Start of Collected data

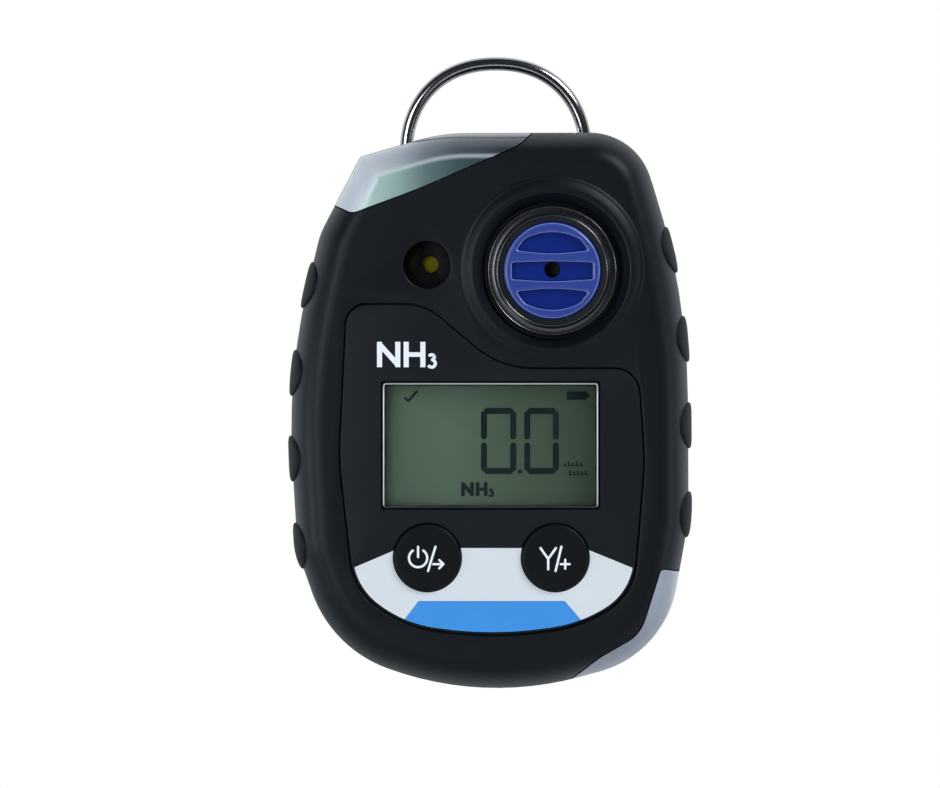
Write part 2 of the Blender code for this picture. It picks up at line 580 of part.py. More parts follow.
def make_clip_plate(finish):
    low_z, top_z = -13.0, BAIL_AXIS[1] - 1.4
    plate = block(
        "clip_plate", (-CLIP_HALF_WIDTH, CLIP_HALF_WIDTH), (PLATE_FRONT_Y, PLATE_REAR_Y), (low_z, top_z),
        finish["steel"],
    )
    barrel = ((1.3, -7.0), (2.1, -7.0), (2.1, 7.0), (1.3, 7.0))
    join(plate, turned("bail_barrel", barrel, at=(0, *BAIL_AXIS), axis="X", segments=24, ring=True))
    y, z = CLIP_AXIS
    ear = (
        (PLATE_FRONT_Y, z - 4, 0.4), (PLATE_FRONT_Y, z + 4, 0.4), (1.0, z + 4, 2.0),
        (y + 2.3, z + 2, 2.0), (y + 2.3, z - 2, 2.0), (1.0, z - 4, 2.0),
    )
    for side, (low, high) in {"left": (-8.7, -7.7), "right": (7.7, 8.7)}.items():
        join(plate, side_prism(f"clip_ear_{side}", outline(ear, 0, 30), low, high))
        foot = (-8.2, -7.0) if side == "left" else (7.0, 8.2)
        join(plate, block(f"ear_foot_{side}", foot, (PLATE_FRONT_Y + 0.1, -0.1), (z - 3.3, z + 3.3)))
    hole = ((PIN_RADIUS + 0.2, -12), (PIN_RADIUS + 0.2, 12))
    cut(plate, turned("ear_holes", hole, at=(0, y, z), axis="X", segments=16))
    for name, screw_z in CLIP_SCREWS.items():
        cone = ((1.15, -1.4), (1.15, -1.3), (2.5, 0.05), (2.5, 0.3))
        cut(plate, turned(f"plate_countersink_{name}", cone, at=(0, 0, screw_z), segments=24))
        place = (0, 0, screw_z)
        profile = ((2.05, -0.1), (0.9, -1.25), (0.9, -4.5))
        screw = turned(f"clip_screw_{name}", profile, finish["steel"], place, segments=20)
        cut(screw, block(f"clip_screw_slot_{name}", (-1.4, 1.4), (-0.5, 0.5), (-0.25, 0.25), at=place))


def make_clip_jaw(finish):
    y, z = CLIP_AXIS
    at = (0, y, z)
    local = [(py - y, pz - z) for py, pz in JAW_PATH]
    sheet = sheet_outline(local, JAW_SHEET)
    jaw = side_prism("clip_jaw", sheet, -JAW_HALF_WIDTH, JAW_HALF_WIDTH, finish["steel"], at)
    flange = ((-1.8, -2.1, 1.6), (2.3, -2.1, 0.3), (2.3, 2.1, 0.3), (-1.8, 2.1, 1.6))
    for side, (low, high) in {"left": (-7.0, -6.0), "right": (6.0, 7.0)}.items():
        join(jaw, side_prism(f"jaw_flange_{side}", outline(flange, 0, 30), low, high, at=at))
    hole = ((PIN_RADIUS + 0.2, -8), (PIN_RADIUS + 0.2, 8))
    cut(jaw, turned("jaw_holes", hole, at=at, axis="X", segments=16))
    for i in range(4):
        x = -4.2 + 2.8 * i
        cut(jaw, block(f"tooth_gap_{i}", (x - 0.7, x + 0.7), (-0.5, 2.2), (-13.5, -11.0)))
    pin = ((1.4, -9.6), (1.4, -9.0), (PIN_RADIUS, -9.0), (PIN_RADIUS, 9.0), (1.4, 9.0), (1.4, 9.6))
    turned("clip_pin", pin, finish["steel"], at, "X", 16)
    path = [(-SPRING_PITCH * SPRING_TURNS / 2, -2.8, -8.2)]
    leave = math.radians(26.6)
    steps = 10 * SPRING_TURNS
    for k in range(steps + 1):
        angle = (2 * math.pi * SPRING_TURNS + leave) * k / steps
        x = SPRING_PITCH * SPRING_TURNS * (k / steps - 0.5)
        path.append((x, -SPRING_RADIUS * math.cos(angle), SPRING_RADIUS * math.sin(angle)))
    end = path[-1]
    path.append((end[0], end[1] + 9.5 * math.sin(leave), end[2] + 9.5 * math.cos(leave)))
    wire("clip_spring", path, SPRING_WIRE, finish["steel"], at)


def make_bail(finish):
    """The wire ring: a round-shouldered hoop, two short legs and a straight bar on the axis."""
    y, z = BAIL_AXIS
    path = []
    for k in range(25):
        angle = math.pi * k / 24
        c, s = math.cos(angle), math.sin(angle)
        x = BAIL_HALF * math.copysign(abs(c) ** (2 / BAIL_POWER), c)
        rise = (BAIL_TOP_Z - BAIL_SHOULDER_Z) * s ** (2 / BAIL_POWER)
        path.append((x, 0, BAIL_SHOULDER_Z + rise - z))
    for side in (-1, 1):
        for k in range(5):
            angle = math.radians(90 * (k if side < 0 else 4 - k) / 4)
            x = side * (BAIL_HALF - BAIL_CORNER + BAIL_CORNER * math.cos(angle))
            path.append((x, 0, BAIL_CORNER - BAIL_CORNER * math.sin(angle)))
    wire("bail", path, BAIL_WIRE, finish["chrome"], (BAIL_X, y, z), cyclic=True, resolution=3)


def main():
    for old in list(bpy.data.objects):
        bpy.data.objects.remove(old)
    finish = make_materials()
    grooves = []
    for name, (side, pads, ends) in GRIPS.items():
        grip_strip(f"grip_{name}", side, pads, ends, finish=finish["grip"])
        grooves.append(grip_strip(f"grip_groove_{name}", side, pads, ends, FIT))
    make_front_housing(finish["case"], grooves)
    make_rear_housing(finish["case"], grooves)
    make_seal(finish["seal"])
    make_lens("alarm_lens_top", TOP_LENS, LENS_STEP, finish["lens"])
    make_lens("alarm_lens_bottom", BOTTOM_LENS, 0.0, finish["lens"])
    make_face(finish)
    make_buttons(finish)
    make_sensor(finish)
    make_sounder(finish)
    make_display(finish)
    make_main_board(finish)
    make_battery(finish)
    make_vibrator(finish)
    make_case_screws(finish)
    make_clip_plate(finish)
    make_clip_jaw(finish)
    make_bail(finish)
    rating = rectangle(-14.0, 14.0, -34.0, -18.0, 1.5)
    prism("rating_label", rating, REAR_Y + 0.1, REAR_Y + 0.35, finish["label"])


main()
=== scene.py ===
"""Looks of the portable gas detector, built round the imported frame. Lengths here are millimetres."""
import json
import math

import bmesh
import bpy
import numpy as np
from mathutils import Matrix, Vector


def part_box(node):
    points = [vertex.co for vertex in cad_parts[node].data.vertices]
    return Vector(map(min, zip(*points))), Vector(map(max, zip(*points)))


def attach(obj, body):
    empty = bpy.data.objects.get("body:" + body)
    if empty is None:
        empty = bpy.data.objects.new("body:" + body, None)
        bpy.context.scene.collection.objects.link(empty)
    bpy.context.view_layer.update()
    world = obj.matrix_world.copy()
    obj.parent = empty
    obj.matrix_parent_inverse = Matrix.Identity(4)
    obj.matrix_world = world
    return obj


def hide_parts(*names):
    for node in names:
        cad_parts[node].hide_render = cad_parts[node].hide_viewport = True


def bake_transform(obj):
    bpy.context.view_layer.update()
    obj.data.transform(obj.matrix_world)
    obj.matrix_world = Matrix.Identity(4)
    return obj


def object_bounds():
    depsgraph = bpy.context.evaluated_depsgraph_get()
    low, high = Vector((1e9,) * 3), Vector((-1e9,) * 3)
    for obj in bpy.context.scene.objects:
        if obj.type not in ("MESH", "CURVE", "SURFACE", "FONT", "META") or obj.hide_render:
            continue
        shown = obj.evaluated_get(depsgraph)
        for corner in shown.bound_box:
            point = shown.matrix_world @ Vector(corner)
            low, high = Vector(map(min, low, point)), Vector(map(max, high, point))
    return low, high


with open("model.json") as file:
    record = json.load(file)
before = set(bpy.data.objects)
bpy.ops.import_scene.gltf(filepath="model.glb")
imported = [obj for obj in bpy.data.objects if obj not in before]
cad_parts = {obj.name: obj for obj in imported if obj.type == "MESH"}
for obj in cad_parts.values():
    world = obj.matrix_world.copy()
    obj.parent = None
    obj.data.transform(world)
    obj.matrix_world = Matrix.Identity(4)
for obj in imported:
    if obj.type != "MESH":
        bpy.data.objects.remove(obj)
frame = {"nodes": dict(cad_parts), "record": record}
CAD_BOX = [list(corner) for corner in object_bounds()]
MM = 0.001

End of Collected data

Exercise goal — Using the data above, reproduce exactly the lines from the line that contains "make_sensor(finish)" through the line that contains "obj.parent = empty", including both.

Solution to this exercise —
    make_sensor(finish)
    make_sounder(finish)
    make_display(finish)
    make_main_board(finish)
    make_battery(finish)
    make_vibrator(finish)
    make_case_screws(finish)
    make_clip_plate(finish)
    make_clip_jaw(finish)
    make_bail(finish)
    rating = rectangle(-14.0, 14.0, -34.0, -18.0, 1.5)
    prism("rating_label", rating, REAR_Y + 0.1, REAR_Y + 0.35, finish["label"])


main()
=== scene.py ===
"""Looks of the portable gas detector, built round the imported frame. Lengths here are millimetres."""
import json
import math

import bmesh
import bpy
import numpy as np
from mathutils import Matrix, Vector


def part_box(node):
    points = [vertex.co for vertex in cad_parts[node].data.vertices]
    return Vector(map(min, zip(*points))), Vector(map(max, zip(*points)))


def attach(obj, body):
    empty = bpy.data.objects.get("body:" + body)
    if empty is None:
        empty = bpy.data.objects.new("body:" + body, None)
        bpy.context.scene.collection.objects.link(empty)
    bpy.context.view_layer.update()
    world = obj.matrix_world.copy()
    obj.parent = empty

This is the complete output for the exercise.